A mattress guide
Mattresses are a pretty big purchase for most people. Nobody wants to make a mattress decision lightly; after all, you spend more than a third of your life on one. Your bed is a place to sleep, a place to make love, even a place to relax and read a book or watch tv while propped up on pillows.
Your mattress is the most intimate furnishing of your most private room, and, ideally, one you rarely need to replace. You buy a new one; you want to get it right. So: what should you look for? What do you consider when buying the most important piece of furniture in your daily life?
The answer to that last question is plain: price, comfort, and materials.
The price ranges for a mattress is huge– we’re talking as low as $80 for a clearance twin at Ikea to as much as $12,000 for a no-expense-spared, adjustable luxury king-sized Duxiana or Tempur-Pedic piece. The breadth of cost and quality in between those two points is staggering.
That’s why it’s a good idea to have a personal budget in mind before you started shopping: you don’t want to them to upsell you on something that’ll send you into $10k worth of debt, but you also don’t want to get stuck sleeping on a brick just because it was affordable. Whatever you end up purchasing, you want to make sure what you pay is what you get when it comes to quality materials, durability, and comfort.
Comfort is vital when it comes to sleeping, lounging, or cuddling on your mattress. What makes a mattress comfortable for you and your loved ones depends on whether or not you have chronic pain or breathing trouble that affects your sleep, your typical sleep positions, and your personal preference.
In this section, we’ll talk about how different issues affect whether you should choose a soft, medium, medium-firm, or firm mattress to maximize comfort.
Back problems and snoring
The most common medical problems exacerbated by the wrong mattress are lower back problems and breathing trouble (which can cause snoring).
According to WebMD, lower back pain can be soothed when a sleeper’s spine stays aligned all night and ligaments can relax. Doctors recommend memory foam mattresses to keep posture steady during sleep. Alternately, back pain patients with wide hips are often helped by any soft mattress, while firm mattresses help those with narrow hips.
Of course, doctors do note that all patients’ pain improved when sleeping on any new mattress; in one study, most patients slept on mattresses that were almost ten years old, which is too old to be maximally effective.
When it comes to snoring, the best mattresses are those that let you sleep on your side or those that let you sleep slightly elevated, rather than requiring you to lie completely flat when sleeping. Snoring happens when someone’s airways are constricted, and both side sleeping and elevated sleeping opens those airways up. Which brings us to…
There are four positions a person might sleep in. Some people sleep on their stomachs, some on their sides, some on their backs, and some move around a bit in the night.

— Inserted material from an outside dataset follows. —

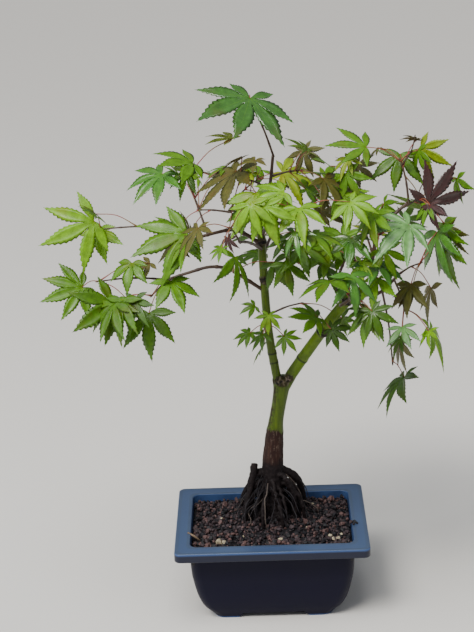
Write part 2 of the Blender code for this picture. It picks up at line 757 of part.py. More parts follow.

- Stomach sleepers benefit from medium-to-firm mattresses, as these prevent the back pain that can come from this sleep position.
- Side sleepers often prefer soft mattresses so there isn’t too much pressure on the single point of the hip or shoulder.
- Back sleepers can do with any kind of mattress firmness; it’s all a personal preference.
And if you move around a lot? Aim for something in the middle, to average things out.